[start of Raw data]
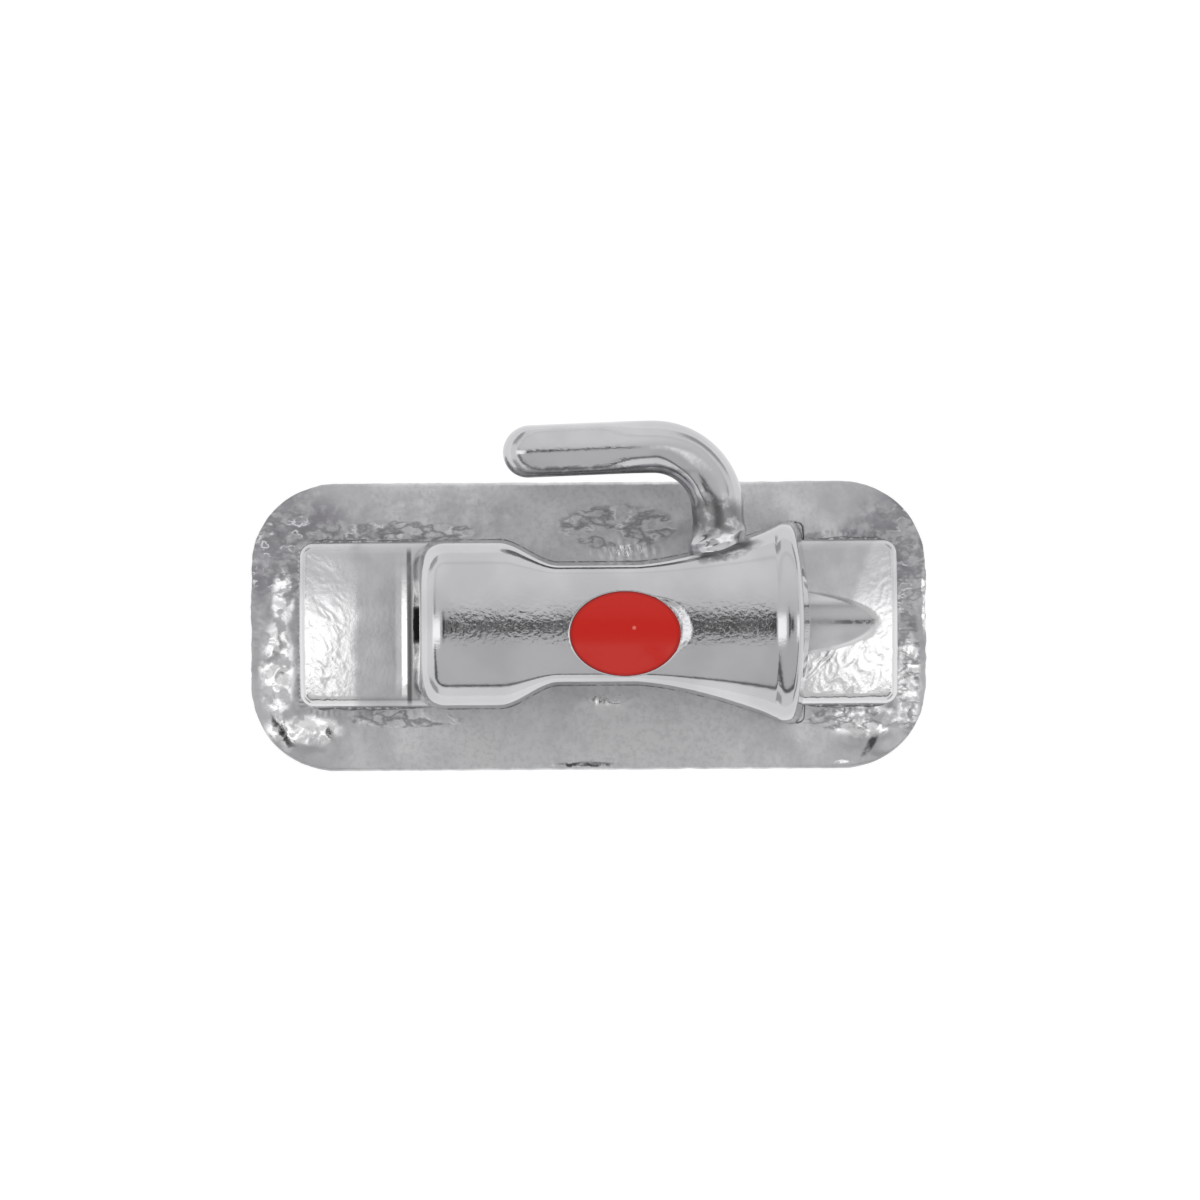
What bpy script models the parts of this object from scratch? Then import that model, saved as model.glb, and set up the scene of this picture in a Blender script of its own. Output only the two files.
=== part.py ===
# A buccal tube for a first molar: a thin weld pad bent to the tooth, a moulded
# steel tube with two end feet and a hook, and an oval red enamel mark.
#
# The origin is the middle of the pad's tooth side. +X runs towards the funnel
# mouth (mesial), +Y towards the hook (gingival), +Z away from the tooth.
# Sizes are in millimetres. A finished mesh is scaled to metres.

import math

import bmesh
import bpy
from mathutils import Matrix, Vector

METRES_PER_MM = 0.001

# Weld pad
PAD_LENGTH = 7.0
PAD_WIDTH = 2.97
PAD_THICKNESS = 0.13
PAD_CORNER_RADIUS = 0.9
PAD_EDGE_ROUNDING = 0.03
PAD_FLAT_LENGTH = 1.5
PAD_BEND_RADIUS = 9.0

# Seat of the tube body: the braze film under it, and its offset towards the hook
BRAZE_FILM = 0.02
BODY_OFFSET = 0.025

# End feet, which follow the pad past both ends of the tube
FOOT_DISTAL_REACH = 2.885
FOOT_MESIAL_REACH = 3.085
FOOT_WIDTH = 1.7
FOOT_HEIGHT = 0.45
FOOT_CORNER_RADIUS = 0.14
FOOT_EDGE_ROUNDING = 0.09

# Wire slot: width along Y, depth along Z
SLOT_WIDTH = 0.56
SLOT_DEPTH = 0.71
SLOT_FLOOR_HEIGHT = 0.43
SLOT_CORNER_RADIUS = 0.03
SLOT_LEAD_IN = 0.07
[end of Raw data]
All of the data shown above must be copied exactly.

Task solution:
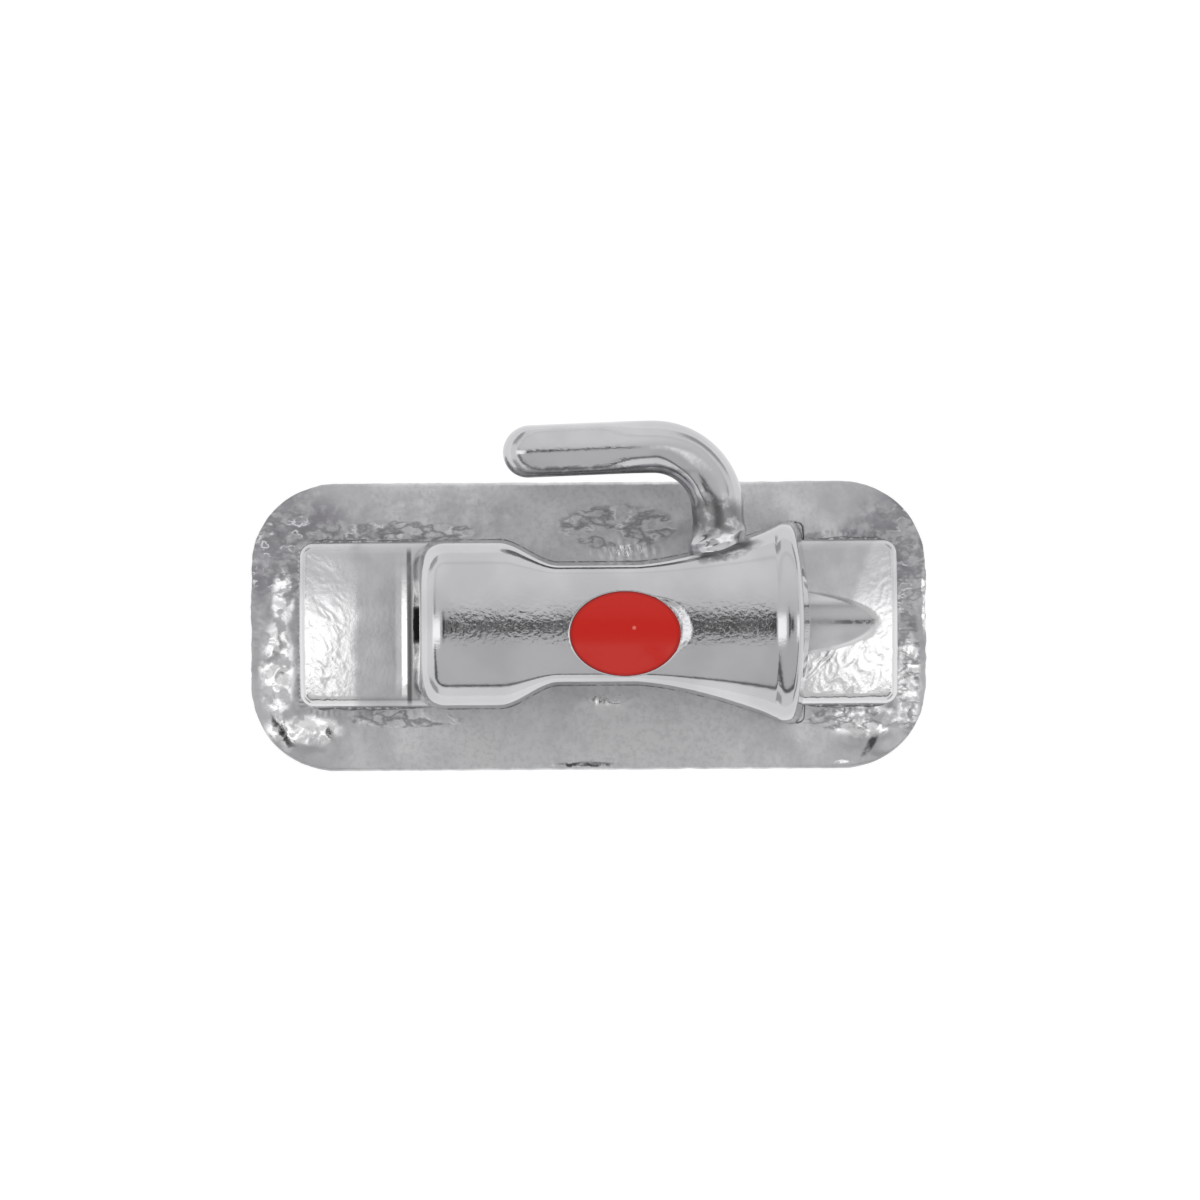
What bpy script models the parts of this object from scratch? Then import that model, saved as model.glb, and set up the scene of this picture in a Blender script of its own. Output only the two files.
=== part.py ===
# A buccal tube for a first molar: a thin weld pad bent to the tooth, a moulded
# steel tube with two end feet and a hook, and an oval red enamel mark.
#
# The origin is the middle of the pad's tooth side. +X runs towards the funnel
# mouth (mesial), +Y towards the hook (gingival), +Z away from the tooth.
# Sizes are in millimetres. A finished mesh is scaled to metres.

import math

import bmesh
import bpy
from mathutils import Matrix, Vector

METRES_PER_MM = 0.001

# Weld pad
PAD_LENGTH = 7.0
PAD_WIDTH = 2.97
PAD_THICKNESS = 0.13
PAD_CORNER_RADIUS = 0.9
PAD_EDGE_ROUNDING = 0.03
PAD_FLAT_LENGTH = 1.5
PAD_BEND_RADIUS = 9.0

# Seat of the tube body: the braze film under it, and its offset towards the hook
BRAZE_FILM = 0.02
BODY_OFFSET = 0.025

# End feet, which follow the pad past both ends of the tube
FOOT_DISTAL_REACH = 2.885
FOOT_MESIAL_REACH = 3.085
FOOT_WIDTH = 1.7
FOOT_HEIGHT = 0.45
FOOT_CORNER_RADIUS = 0.14
FOOT_EDGE_ROUNDING = 0.09

# Wire slot: width along Y, depth along Z
SLOT_WIDTH = 0.56
SLOT_DEPTH = 0.71
SLOT_FLOOR_HEIGHT = 0.43
SLOT_CORNER_RADIUS = 0.03
SLOT_LEAD_IN = 0.07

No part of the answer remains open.